Abstract

Postcolonial African literature has been mainly concerned with the misfortunes engendered by slavery, colonization, imperialism, globalization, and neo-colonization in Africa as it uncovers the interactions between the former colonizing and colonized countries. Therefore, many African writers like Ngugi wa Thiong’o have through fiction and magic realism, as natural outcome of postcolonial writing which must make sense of at least two separate realities - the reality of the conquerors and that of the conquered realistic representation - lay bare the devastating aftermath of these plagues. Unfortunately, most critics have been more interested in the issues that the authors exhibit rather than how they are displayed.
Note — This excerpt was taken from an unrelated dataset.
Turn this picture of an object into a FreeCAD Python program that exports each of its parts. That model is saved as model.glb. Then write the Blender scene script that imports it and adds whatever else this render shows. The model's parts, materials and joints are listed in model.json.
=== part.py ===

As a committed writer, he has broached profusely some Africa’s existential problems as reflected in many of his literary text (s), context (s), and pretext (s). In fact, leaning on axiology, as the philosophical study of value, ethics, and aesthetics - value theory and meta-ethics -, this article is a rhetorical reading of Ngugi wa Thiong’o’s Matigari (1980) and Devil on the Cross (1987) with a view to deciphering the underpinning ramifications of postcolonial irony in the two novels. To this end, it analyzes how text and form are interwoven in the two literary texts as the author sets out to depict the (post) colonial and neo-colonial effects in Africa and how they contribute to the understanding of his political advocacy and philosophy.